- _Data extract_
■ ■ ■ ■ ■

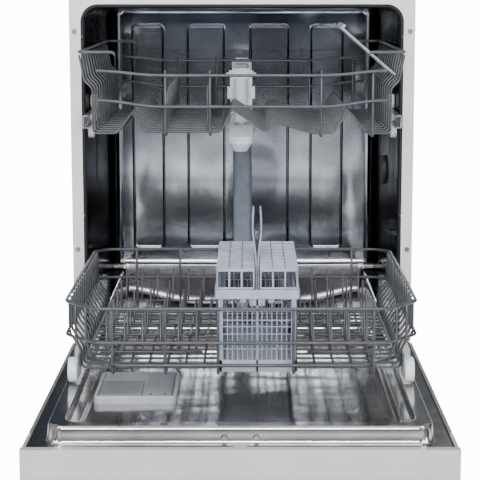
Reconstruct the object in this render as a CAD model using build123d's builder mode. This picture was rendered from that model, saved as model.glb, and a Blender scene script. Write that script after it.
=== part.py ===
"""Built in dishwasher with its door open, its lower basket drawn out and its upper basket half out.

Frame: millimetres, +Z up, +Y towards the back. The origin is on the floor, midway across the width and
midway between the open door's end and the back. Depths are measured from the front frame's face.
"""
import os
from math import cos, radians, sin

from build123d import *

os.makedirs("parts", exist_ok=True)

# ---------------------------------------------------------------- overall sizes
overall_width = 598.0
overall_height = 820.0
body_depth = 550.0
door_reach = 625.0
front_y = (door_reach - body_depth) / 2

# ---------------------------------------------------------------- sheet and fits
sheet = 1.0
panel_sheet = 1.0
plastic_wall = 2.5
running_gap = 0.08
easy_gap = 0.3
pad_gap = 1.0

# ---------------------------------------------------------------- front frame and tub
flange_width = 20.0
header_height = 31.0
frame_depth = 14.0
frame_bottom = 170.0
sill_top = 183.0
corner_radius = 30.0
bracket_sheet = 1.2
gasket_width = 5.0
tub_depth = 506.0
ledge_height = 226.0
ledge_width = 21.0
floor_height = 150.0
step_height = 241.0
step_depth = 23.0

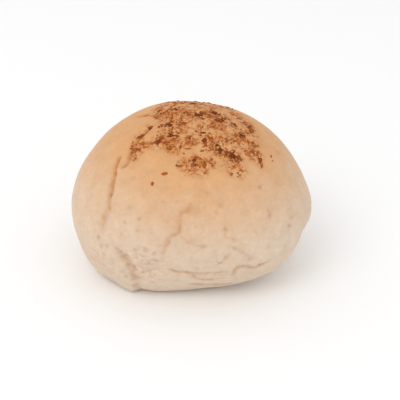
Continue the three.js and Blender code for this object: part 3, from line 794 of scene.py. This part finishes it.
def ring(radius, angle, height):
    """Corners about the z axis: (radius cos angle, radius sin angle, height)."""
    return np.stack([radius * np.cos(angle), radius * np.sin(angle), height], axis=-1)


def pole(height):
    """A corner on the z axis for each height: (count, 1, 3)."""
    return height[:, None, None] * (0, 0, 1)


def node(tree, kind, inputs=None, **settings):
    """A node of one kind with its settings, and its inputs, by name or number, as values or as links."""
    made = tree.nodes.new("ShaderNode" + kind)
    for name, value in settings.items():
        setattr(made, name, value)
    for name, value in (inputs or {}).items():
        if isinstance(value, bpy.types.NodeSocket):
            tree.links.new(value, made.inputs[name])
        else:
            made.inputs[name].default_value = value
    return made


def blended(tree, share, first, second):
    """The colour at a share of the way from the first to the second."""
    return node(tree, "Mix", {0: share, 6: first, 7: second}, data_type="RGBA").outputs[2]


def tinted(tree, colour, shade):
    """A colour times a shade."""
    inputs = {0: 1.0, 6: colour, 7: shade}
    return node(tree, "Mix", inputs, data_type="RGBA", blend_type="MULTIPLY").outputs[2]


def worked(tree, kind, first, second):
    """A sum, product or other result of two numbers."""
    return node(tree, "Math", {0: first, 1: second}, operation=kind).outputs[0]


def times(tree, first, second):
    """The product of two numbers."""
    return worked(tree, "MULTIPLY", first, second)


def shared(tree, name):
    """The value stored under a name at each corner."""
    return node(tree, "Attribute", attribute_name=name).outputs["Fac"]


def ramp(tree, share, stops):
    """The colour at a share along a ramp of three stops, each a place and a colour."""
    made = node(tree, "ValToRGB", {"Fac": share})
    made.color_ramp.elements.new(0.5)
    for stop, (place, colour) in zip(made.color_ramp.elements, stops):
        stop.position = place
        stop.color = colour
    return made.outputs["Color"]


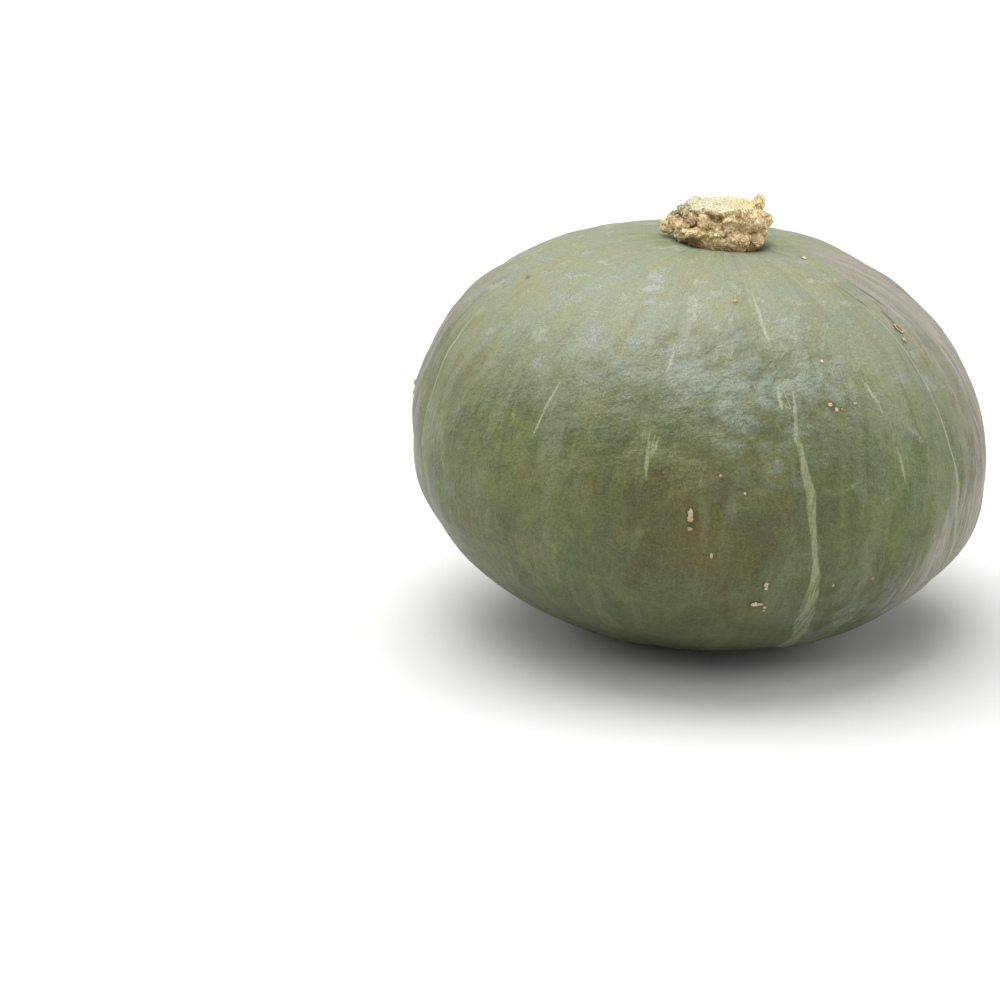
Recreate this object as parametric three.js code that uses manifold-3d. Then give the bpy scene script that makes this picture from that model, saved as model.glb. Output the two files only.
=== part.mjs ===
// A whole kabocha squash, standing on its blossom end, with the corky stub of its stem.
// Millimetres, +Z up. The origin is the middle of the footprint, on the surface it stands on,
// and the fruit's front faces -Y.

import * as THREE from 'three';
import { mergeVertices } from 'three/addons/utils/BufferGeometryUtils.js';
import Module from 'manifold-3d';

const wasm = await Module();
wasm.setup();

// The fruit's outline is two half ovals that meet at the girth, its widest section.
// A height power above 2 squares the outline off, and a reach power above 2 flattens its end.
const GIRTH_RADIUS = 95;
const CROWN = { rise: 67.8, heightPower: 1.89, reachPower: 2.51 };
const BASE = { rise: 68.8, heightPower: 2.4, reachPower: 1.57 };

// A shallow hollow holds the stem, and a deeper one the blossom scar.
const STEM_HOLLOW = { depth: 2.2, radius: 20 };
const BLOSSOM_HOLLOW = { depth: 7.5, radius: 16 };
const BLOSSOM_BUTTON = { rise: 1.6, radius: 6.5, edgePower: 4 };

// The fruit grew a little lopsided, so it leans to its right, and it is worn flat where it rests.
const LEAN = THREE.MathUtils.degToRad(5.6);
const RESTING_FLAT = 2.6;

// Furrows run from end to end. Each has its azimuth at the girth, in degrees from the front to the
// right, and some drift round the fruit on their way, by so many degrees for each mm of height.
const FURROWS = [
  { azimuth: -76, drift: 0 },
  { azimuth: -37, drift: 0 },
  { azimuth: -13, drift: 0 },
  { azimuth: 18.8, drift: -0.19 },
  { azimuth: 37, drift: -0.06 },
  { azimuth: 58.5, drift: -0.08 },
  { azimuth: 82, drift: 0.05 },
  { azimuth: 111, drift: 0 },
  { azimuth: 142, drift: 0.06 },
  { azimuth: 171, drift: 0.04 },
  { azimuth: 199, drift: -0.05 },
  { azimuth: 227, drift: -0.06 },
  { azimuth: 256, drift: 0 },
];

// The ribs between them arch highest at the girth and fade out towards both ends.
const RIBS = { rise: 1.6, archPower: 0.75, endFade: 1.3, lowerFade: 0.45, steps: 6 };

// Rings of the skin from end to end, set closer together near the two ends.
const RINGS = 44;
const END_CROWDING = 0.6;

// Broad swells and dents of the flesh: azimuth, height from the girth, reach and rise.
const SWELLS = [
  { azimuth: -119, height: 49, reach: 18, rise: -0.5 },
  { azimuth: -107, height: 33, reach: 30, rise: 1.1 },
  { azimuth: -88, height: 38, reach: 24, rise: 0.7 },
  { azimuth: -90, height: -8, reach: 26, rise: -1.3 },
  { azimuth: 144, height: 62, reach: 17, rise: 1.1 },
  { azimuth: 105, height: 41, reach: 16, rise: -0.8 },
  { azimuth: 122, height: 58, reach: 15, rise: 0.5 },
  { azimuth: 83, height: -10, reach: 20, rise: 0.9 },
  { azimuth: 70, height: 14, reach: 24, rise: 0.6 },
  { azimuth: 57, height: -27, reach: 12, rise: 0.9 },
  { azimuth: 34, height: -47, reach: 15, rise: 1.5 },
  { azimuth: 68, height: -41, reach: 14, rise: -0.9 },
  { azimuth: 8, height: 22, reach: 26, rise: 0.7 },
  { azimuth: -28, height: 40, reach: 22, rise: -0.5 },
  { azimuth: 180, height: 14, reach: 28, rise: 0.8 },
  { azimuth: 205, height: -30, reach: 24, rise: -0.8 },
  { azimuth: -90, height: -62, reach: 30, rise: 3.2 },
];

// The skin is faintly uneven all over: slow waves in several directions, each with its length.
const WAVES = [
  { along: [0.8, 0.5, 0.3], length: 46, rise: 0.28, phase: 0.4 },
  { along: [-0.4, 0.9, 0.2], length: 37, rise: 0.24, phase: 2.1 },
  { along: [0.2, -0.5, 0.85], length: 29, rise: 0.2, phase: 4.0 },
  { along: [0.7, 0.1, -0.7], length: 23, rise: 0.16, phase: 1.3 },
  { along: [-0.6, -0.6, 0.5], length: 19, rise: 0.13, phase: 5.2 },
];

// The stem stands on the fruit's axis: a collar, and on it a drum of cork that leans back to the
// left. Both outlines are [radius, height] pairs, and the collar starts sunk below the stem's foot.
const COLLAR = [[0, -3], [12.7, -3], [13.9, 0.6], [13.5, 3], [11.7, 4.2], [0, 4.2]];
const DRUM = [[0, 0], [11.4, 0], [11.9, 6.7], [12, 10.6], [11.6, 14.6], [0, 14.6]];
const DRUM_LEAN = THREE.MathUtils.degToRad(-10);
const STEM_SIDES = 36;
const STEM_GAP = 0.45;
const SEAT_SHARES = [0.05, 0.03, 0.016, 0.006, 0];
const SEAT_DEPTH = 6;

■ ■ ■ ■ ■

- _Instructions to follow_
Search the data for the word "code" and copy each line where it appears.

- _Complete output_
Continue the three.js and Blender code for this object: part 3, from line 794 of scene.py. This part finishes it.
Recreate this object as parametric three.js code that uses manifold-3d. Then give the bpy scene script that makes this picture from that model, saved as model.glb. Output the two files only.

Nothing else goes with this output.